One fond memory I have of Mark is getting drunk with him one Christmas. I’m afraid I don’t recall which one, but think it might have been when mum lived in Southwell (more than twenty years ago) and he and Nanna came over.
Anyway, Mark’s experience is one I've thought about a lot since she passed.
Whilst everyone else was moving, marrying (and remarrying), having kids and generally having life filled by all the things that make it more difficult to spend time with your parents and grandparents, Mark was there, always at Nanna’s side.
His banter with Nanna is somewhat legendary within the family. He gave her stick, she gave some back and laughed at nearly all of it!
She washed his clothes, packed him up, and made sure he was out of bed at some ungodly hour for the morning shift (we used to tease her a lot about going to bed so early and getting up at 4!).

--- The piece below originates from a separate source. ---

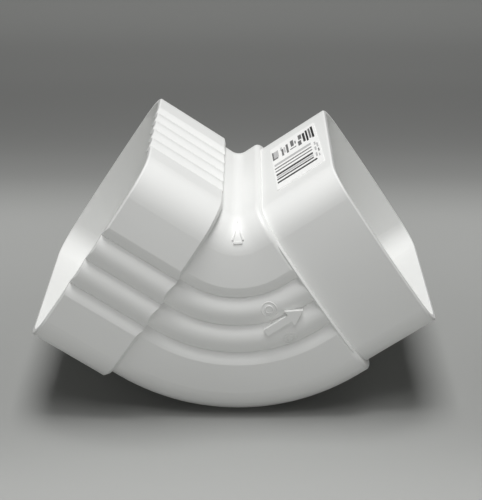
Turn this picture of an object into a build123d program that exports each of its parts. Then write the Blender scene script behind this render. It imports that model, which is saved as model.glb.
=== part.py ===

As age began to take its toll on her, Mark reciprocated by being her constant companion. There is no doubt that Nanna lived as long and as well as she did in no small part for having Mark constantly with her, messing with her, shouting at her, caring for her and loving her.
But, sharing your life so completely with someone means the void they leave behind is that bit bigger and takes that bit longer to adjust to.
Take calmness Mark from this simple fact: you shared more time with Nanna than anyone else on this Earth. She was one of life’s truly wonderful people and I hope all those memories you have of her - even the one where she wakes you up at 4am on your day off - bring you comfort and happiness in the time ahead.
Nanna had a wicked sense of humour and a wonderful laugh. When it got out of control, we used to tease that it was like being in a farmyard.
My mum inherited her crying/screaming laugh, I have it too and Iove it. I know when that laugh comes out, I am truly lost to the funny side of life!
Just like her life, her death was a colourful affair. Nanna’s casket was adorned with blue sky and poppies, two of my personal favourite things in the world. It was perfect that even at that saddest of moments on a dreary, wet day, nanna still brought warmth, joy and light into a room full of family.
Heck - she even had a laugh as me, Jim, Tony and Mark had to carry her coffin in with a crouch to fit through the door.
After the lovely ceremony, we had a warm afternoon sharing stories of her over a drink, and I look forward to sharing many more over coming Christmases, birthdays and other family get-togethers.
I’ll always remember you laughing Nanna and your happy, childlike take on life.
I love you, miss you and wish you a very peaceful rest.